Problem: Each line of the material below that holds the word "with" needs to be copied.

Supplied records:
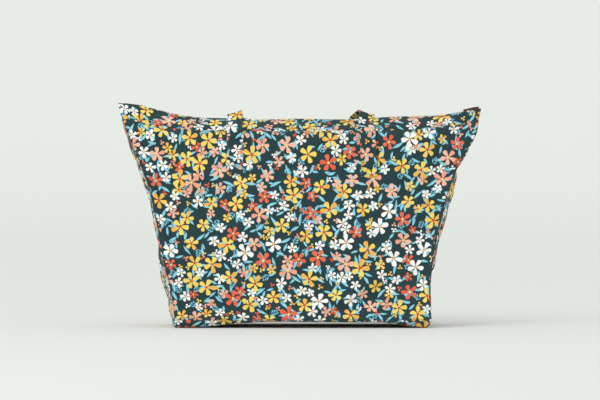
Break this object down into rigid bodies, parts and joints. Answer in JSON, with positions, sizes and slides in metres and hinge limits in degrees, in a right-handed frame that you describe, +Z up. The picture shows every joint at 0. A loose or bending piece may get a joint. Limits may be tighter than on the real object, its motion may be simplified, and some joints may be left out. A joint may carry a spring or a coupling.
{
  "type": "foldable tote bag",
  "caption": "Light zipped travel tote in printed cloth: trapezoid front and back, pointed wings, boxy base, shoulder handles and an inner zipped stow pocket.",
  "frame": {"origin": "middle of the base, on the surface that the bag stands on", "axes": "+X along the bag to the end where the zip closes, +Y from its front to its back, +Z up"},
  "size_m": [0.556, 0.182, 0.344],
  "materials": {
    "printed_cloth": "fine plain weave, printed with a small all-over flower pattern, soft matte",
    "strap_cloth": "the same printed cloth folded double and topstitched",
    "pocket_cloth": "the same printed cloth, seen from inside",
    "binding_tape": "grosgrain binding, matte",
    "zip_tape": "herringbone woven tape, matte",
    "zip_coil": "moulded nylon coil, satin",
    "zip_metal": "antique plated, satin, rubbed at the edges",
    "end_tab": "dark brown woven tab, matte",
    "label_cloth": "blank satin label"
  },
  "bodies": {
    "bag": {"base_panel": "printed_cloth", "front_panel": "printed_cloth", "back_panel": "printed_cloth", "left_gusset": "printed_cloth", "right_gusset": "printed_cloth", "front_top_band_left": "printed_cloth", "front_top_band_right": "printed_cloth", "back_top_band_left": "printed_cloth", "back_top_band_right": "printed_cloth", "zip_tape_ends_left": "zip_tape", "zip_tape_ends_right": "zip_tape", "zip_coil_ends_left": "zip_coil", "zip_coil_ends_right": "zip_coil", "zip_top_stops": "zip_metal", "zip_bottom_stop": "zip_metal", "zip_end_tab_left": "end_tab", "zip_end_tab_right": "end_tab", "front_strap_left": "strap_cloth", "front_strap_right": "strap_cloth", "back_strap_left": "strap_cloth", "back_strap_right": "strap_cloth", "front_base_binding": "binding_tape", "back_base_binding": "binding_tape", "left_base_binding": "binding_tape", "right_base_binding": "binding_tape", "front_left_seam_binding": "binding_tape", "front_right_seam_binding": "binding_tape", "back_left_seam_binding": "binding_tape", "back_right_seam_binding": "binding_tape", "stow_pocket": "pocket_cloth", "pocket_header": "pocket_cloth", "pocket_tape_lower": "zip_tape", "pocket_tape_upper": "zip_tape", "pocket_coil_lower": "zip_coil", "pocket_coil_upper": "zip_coil", "care_label": "label_cloth"},
    "front_flap": {"front_top_band": "printed_cloth", "front_zip_tape": "zip_tape", "front_zip_coil": "zip_coil"},
    "back_flap": {"back_top_band": "printed_cloth", "back_zip_tape": "zip_tape", "back_zip_coil": "zip_coil"},
    "zip_slider": {"zip_slider": "zip_metal"},
    "zip_pull": {"zip_pull": "zip_metal"},
    "front_handle_root": {"front_handle_root_left": "strap_cloth", "front_handle_root_right": "strap_cloth"},
    "front_handle_neck": {"front_handle_neck_left": "strap_cloth", "front_handle_neck_right": "strap_cloth"},
    "front_handle": {"front_handle_loop": "strap_cloth"},
    "back_handle": {"back_handle_loop": "strap_cloth"},
    "pocket_slider": {"pocket_slider": "zip_metal"},
    "pocket_pull": {"pocket_pull": "zip_metal"}
  },
  "joints": [
    {"name": "zip_slide", "type": "slide", "parent": "bag", "child": "zip_slider", "axis": [-1, 0, 0], "range_m": [0, 0.424]},
    {"name": "zip_pull_swing", "type": "hinge", "parent": "zip_slider", "child": "zip_pull", "pos_m": [0.216, 0, 0.3221], "axis": [0, -1, 0], "range_deg": [0, 150]},
    {"name": "front_flap_open", "type": "hinge", "parent": "bag", "child": "front_flap", "pos_m": [0, -0.035, 0.301], "axis": [1, 0, 0], "range_deg": [0, 57]},
    {"name": "back_flap_open", "type": "hinge", "parent": "bag", "child": "back_flap", "pos_m": [0, 0.035, 0.301], "axis": [-1, 0, 0], "range_deg": [0, 57]},
    {"name": "front_handle_lift", "type": "hinge", "parent": "front_flap", "child": "front_handle_root", "pos_m": [0, -0.037, 0.303], "axis": [1, 0, 0], "range_deg": [0, 55]},
    {"name": "front_handle_neck_bend", "type": "hinge", "parent": "front_handle_root", "child": "front_handle_neck", "pos_m": [0, -0.004, 0.326], "axis": [1, 0, 0], "range_deg": [0, 60.3]},
    {"name": "front_handle_loop_bend", "type": "hinge", "parent": "front_handle_neck", "child": "front_handle", "pos_m": [0, 0.0413, 0.3045], "axis": [1, 0, 0], "range_deg": [0, 54.4]},
    {"name": "back_handle_swing", "type": "hinge", "parent": "bag", "child": "back_handle", "pos_m": [0, 0.0413, 0.3025], "axis": [1, 0, 0], "range_deg": [0, 170]},
    {"name": "pocket_zip_slide", "type": "slide", "parent": "bag", "child": "pocket_slider", "axis": [-1, 0, 0], "range_m": [0, 0.14]},
    {"name": "pocket_pull_swing", "type": "hinge", "parent": "pocket_slider", "child": "pocket_pull", "pos_m": [0.074, 0.0174, 0.2876], "axis": [0, 0, -1], "range_deg": [0, 150]}
  ],
  "couplings": [
    {"joint": "front_flap_open", "follows": "zip_slide", "rad_per_m": 2.346},
    {"joint": "back_flap_open", "follows": "zip_slide", "rad_per_m": 2.346},
    {"joint": "front_handle_neck_bend", "follows": "front_handle_lift", "ratio": 1.095},
    {"joint": "front_handle_loop_bend", "follows": "front_handle_lift", "ratio": 0.987}
  ]
}
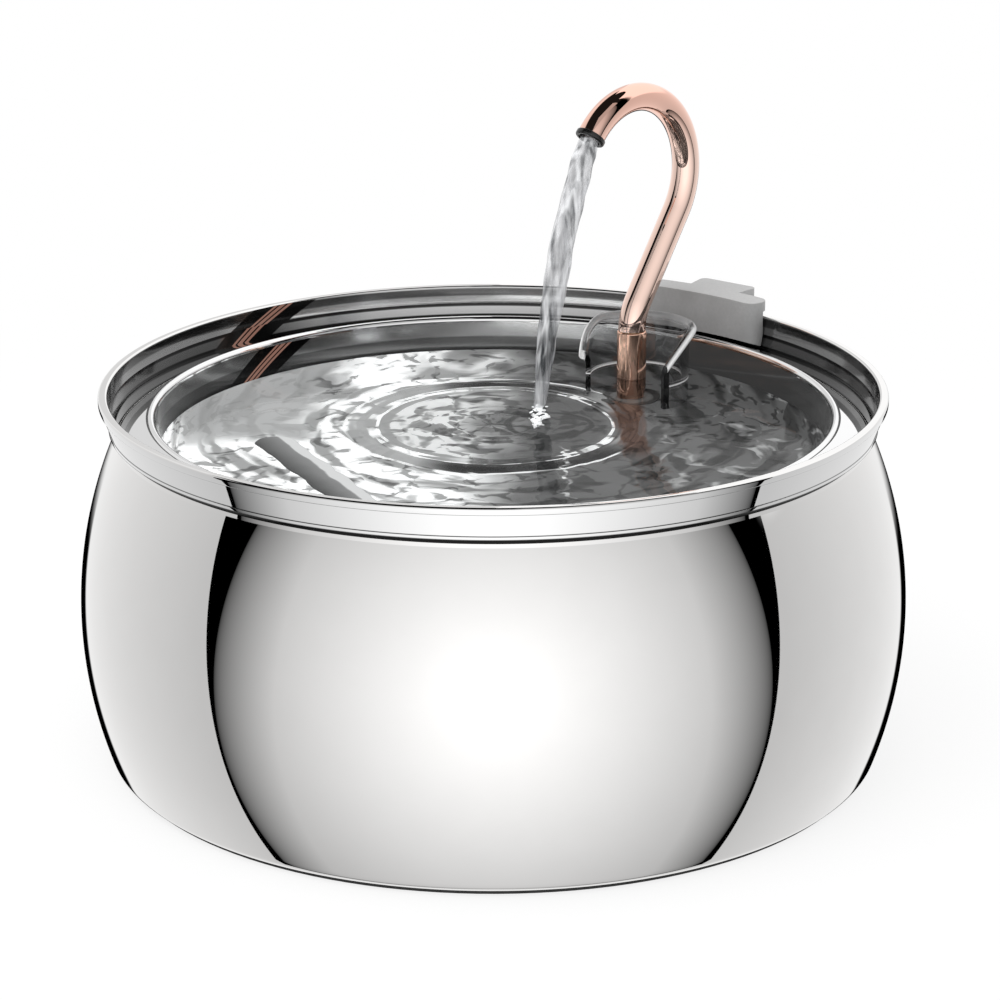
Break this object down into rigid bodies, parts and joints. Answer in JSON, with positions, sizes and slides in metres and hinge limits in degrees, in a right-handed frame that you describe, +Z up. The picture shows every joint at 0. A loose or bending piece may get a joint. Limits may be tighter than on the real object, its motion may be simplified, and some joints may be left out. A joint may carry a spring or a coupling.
{
  "type": "pet water fountain",
  "caption": "Barrel-shaped steel drinking bowl for pets with a lift-out tray, a swivelling copper gooseneck spout in a clear guard, a submersible pump and a filter cassette.",
  "frame": {"origin": "on the floor, on the bowl's axis", "axes": "+Z up along the bowl's axis; -Y is the front, seen with the spout at the back right"},
  "size_m": [0.2402, 0.2402, 0.1835],
  "materials": {
    "polished_steel": "mirror-polished stainless sheet",
    "copper_plating": "polished rose-copper plating on steel tube",
    "turned_brass": "turned brass, uncoated",
    "clear_plastic": "clear smoke-tinted moulding",
    "black_plastic": "black moulding",
    "grey_plastic": "fine satin moulding",
    "white_plastic": "white satin moulding",
    "dark_plastic": "dark grey satin moulding",
    "clear_silicone": "translucent silicone",
    "black_rubber": "black nitrile rubber",
    "core_steel": "stacked electrical steel",
    "enamelled_wire": "enamelled copper wire",
    "epoxy": "cast epoxy",
    "ceramic": "ground ceramic",
    "ferrite": "sintered ferrite",
    "foam": "open-cell foam",
    "filter_wool": "needled polyester wool",
    "carbon": "bed of carbon grains"
  },
  "bodies": {
    "base": {"outer_bowl": "polished_steel", "foot_ring": "black_rubber", "pump_housing": "white_plastic", "suction_cups": "clear_silicone", "stator_core": "core_steel", "stator_coil": "enamelled_wire", "potting": "epoxy", "cord_gland": "dark_plastic", "rear_bush": "black_rubber", "impeller_shaft": "ceramic", "outlet_coupler": "clear_silicone"},
    "tray": {"drinking_tray": "polished_steel", "tube_guard": "clear_plastic", "riser_grommet": "clear_silicone", "filter_rails": "white_plastic"},
    "riser": {"riser_tube": "copper_plating"},
    "spout": {"gooseneck": "copper_plating", "spout_ferrule": "turned_brass", "spout_orings": "black_rubber", "mouth_ring": "black_plastic"},
    "impeller": {"rotor_magnet": "ferrite", "impeller_wheel": "white_plastic"},
    "impeller_cover": {"impeller_cover": "white_plastic", "front_bush": "black_rubber"},
    "intake_cover": {"intake_cover": "white_plastic", "intake_foam": "foam"},
    "flow_slider": {"flow_slider": "dark_plastic"},
    "filter": {"filter_frame": "white_plastic", "filter_wool": "filter_wool", "filter_carbon": "carbon", "filter_lid": "white_plastic"},
    "cord_guide": {"cord_guide": "grey_plastic", "rim_pad": "black_rubber"}
  },
  "joints": [
    {"name": "tray_lift", "type": "slide", "parent": "base", "child": "tray", "axis": [0, 0, 1], "range_m": [0, 0.06]},
    {"name": "riser_pull", "type": "slide", "parent": "tray", "child": "riser", "axis": [0, 0, 1], "range_m": [0, 0.05]},
    {"name": "spout_swivel", "type": "hinge", "parent": "riser", "child": "spout", "pos_m": [0.04219, 0.06596, 0.1072], "axis": [0, 0, 1], "range_deg": [-75, 75]},
    {"name": "guide_lift", "type": "slide", "parent": "tray", "child": "cord_guide", "axis": [0, 0, 1], "range_m": [0, 0.02]},
    {"name": "filter_slide", "type": "slide", "parent": "tray", "child": "filter", "axis": [0.4258, -0.9048, 0], "range_m": [0, 0.05]},
    {"name": "impeller_spin", "type": "hinge", "parent": "base", "child": "impeller", "pos_m": [0.04219, 0.06596, 0.029], "axis": [0.5388, 0.8425, 0], "continuous": true},
    {"name": "impeller_cover_twist", "type": "hinge", "parent": "base", "child": "impeller_cover", "pos_m": [0.04219, 0.06596, 0.029], "axis": [0.5388, 0.8425, 0], "range_deg": [0, 25]},
    {"name": "cover_pull", "type": "slide", "parent": "base", "child": "intake_cover", "axis": [-0.5388, -0.8425, 0], "range_m": [0, 0.018]},
    {"name": "flow_slide", "type": "slide", "parent": "intake_cover", "child": "flow_slider", "axis": [-0.8425, 0.5388, 0], "range_m": [0, 0.008]}
  ]
}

Result:
Break this object down into rigid bodies, parts and joints. Answer in JSON, with positions, sizes and slides in metres and hinge limits in degrees, in a right-handed frame that you describe, +Z up. The picture shows every joint at 0. A loose or bending piece may get a joint. Limits may be tighter than on the real object, its motion may be simplified, and some joints may be left out. A joint may carry a spring or a coupling.
    "printed_cloth": "fine plain weave, printed with a small all-over flower pattern, soft matte",
Break this object down into rigid bodies, parts and joints. Answer in JSON, with positions, sizes and slides in metres and hinge limits in degrees, in a right-handed frame that you describe, +Z up. The picture shows every joint at 0. A loose or bending piece may get a joint. Limits may be tighter than on the real object, its motion may be simplified, and some joints may be left out. A joint may carry a spring or a coupling.
  "caption": "Barrel-shaped steel drinking bowl for pets with a lift-out tray, a swivelling copper gooseneck spout in a clear guard, a submersible pump and a filter cassette.",
  "frame": {"origin": "on the floor, on the bowl's axis", "axes": "+Z up along the bowl's axis; -Y is the front, seen with the spout at the back right"},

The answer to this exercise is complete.